The challenge all businesses face is to understand how our behaviour has changed and what may happen when the lockdown is phased out. The net effect for the year is forecast to be a 13 per cent drop in GDP. But there will be winners and losers.

What is GDP?

The best way to visualise GDP is to imagine that you are sitting at a round table with nine other people and you have one £10 note. If you pass the note to the person on your left and it makes one trip around the table, the GDP is £100. If you pass it around a second time, it is £200.

The measure, used by governments around the world to make financial decisions, depends on how many people are active and how frequently they are active.

So if three of the people leave the table, our GDP falls by 30%. Or if the banknote only gets passed seven times, our GDP falls by 30%.

Cash flow matters

The first recommendation to every business leader when the lockdown started was to do a cash flow analysis. It is a simple calculation. In one column, you add up the income that you expect to receive each month. In another, you total the expenditure you expect to make.

The gist of the advice was to speed up the money coming in and to pause as much spending as possible to avoid the need for borrowing.

However, this cannot be forever.
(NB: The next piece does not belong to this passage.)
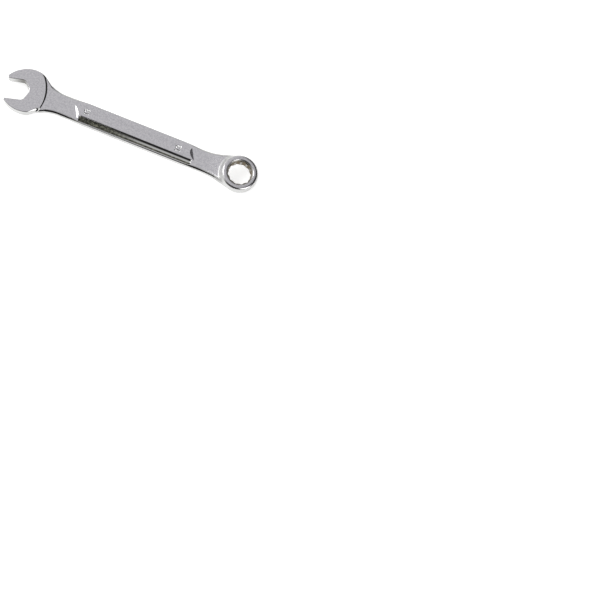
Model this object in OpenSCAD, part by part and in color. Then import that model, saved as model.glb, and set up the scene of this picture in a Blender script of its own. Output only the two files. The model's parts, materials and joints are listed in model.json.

At some point, enterprises need to spend as the money spent will become the money received.

There may be trouble ahead

“People should know that there is hardship ahead and we won’t be able to protect every job or every business,” Rishi Sunak, the chancellor, said this week.

Hardship is a useful word. Things are not impossible. But our business futures after the lockdown are unknowable and likely to be challenging.

Many enterprises face a strategic reset. No business can assume that life will resume as it was before. Buying behaviours have changed. Some of these changes are likely to stick.

Now is the time to review your business plans to make sure that you are focused on doing the right things and solving problems that customers will want to spend money on in the future.